873

Case No. 16,179.

UNITED STATES v. The ROB ROY.

[1 Woods, 42;1 13 N. B. R. 235.]

Circuit Court, D. Louisiana.

April Term, 1870.

FORFEITURES—REDELIVERY BOND—DISCHARGE IN BANKRUPTCY—FRAUD—DEBTS DUE UNITED STATES.

1. When a steamboat and her cargo of cotton were seized by the United States for condemnation, 874and delivered to the claimant on his execution of a bond for the redelivery of the property, the amount of the judgment to be rendered in a suit on the bond would be the value of the property, estimated at the highest price that could be obtained for it, between the date of the bond and the date of the judgment.

2. The United States seized and filed a libel against a steamboat and cargo, as liable to forfeiture for violation of the rules of war. The claimant gave bond for the property, and made an unsuccessful defense against the libel, but set up as a defense to a judgment against him on the bond his discharge in bankruptcy. Held, that the debt evidenced by the bond was not created by fraud within the meaning of the thirty-third section of the bankrupt act [of 1867 (14 Stat 533)], even though the claimant used the evidence of false witnesses, and swore falsely himself in making his defense.

3. When the claim evidenced by such bond was not reduced to judgment until after the adjudication of bankruptcy and the final dividend, held, that it was not provable against the bankrupt estate, and consequently was not barred by the bankruptcy.

4. A discharge in bankruptcy does not bar debts due the United States.

[Cited in Re Strassburger, Case No. 13,526.]

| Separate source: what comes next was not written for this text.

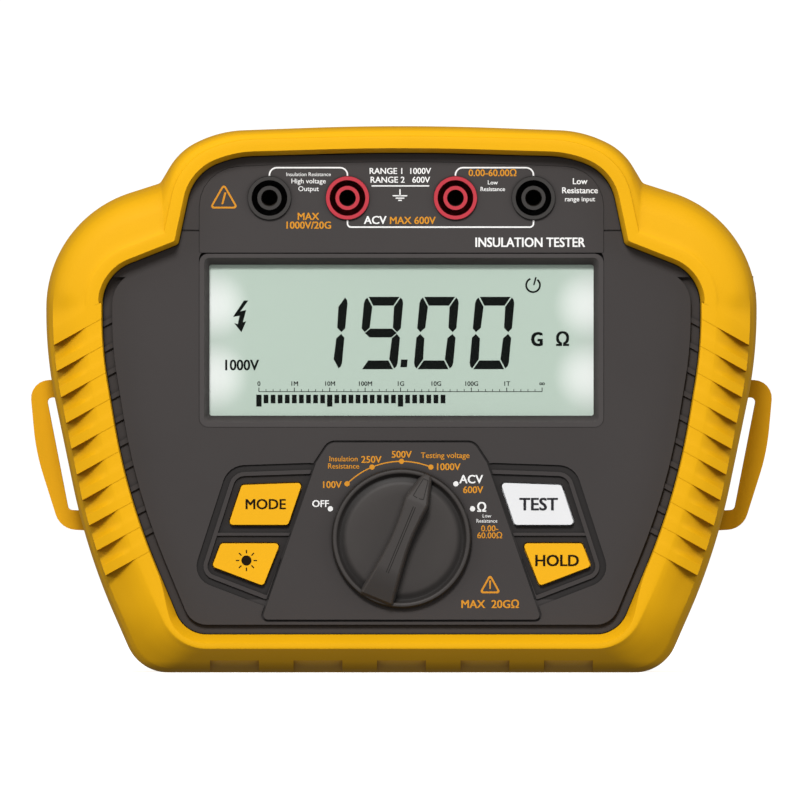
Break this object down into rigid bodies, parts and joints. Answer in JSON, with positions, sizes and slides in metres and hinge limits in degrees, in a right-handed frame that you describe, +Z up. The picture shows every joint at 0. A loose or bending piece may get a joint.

In this case a decree had been rendered in favor of the government upon the libel, and the court was called on to pronounce judgment against the claimant and his sureties upon the bond executed by them for the redelivery of the property seized, to the United States. Upon this branch of the ease several questions were raised which were disposed of in the following opinion.

A. B. Long, U. S. Atty., and J. S. Whitaker, for the United States.

J. A. Campbell, for respondents.

BRADLEY, Circuit Justice. In this case a decree has been rendered on the merits in favor of the United States, and judgment has been entered against the sureties for the several sums in which, by way of penalty, they were bound for the safe return by the claimant of the cotton which was delivered to him. The true amount due, and the true amount to be paid by each surety, will have to be ascertained by testimony as to the value of the cotton at the time it was bonded and at any time since. Having been taken out of the possession of the government, the latter is entitled to such amount as could, at any time since the delivery, have been obtained for the same.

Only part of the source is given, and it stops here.